My own simplistic interpretation of Miller's views 
(i.e., the author's own prejudice) is that spreadsheets 
are the best way yet invented of muddling up input data,
 models, and output data. More seriously, their fabled 
capability for doing "what-if" calculations is at once
 both erroneous and misleading.
 In the particular context of derivatives modelling, 
the modelling of Greeks within spreadsheets by revaluing
for neighbouring values of the parameters is an abomination.
 This is not to say that computing differences in addition 
to partial derivatives is not a valuable exercise - 
this separate information can reveal interesting pathology. 

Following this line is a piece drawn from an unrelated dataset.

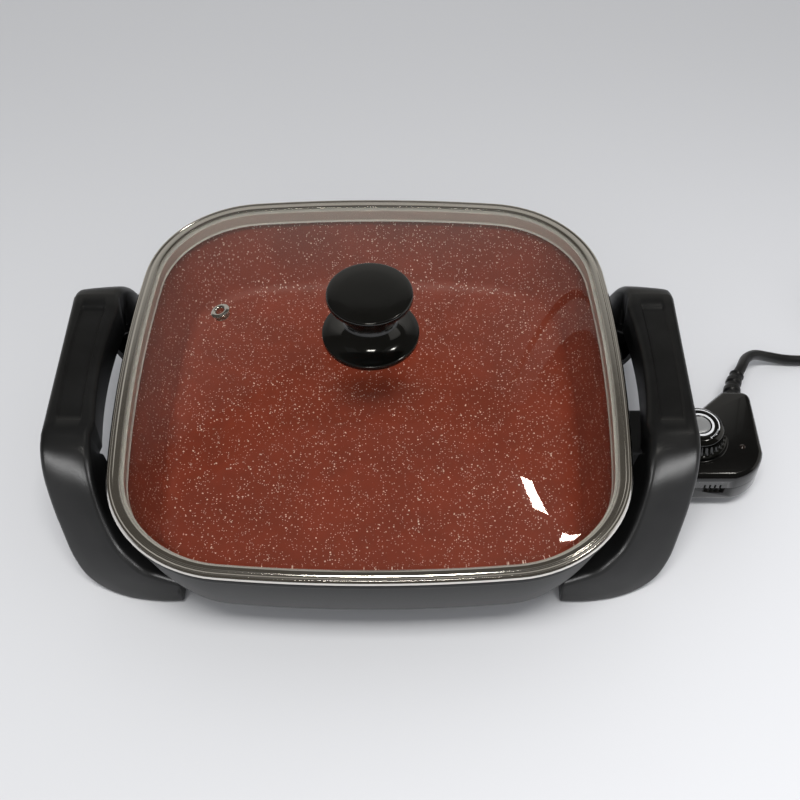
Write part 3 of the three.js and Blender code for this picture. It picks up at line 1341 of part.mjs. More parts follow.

The point is that you should use exact calculus wherever
 possible to extract partial derivatives. As Miller points
 out, the "what-if" concept is also limited to numerical
 variations. We want a system where we can also vary 
structural properties ("what if American rather than 
European"). This leads rather naturally to the desire for
 an object-oriented approach.

There is one virtue of the spreadsheet environment,
 and that is the tabular user interface. There is no doubt,
 that for instruments requiring a small number of input 
and output parameters, such a table of data for several 
such instruments is extremely useful. However, even the
 interface virtues of spreadsheets are strained by the 
complexities of instruments such as Convertible Bonds.
The information relevant to one such bond can 
easily require several interlinked sheets."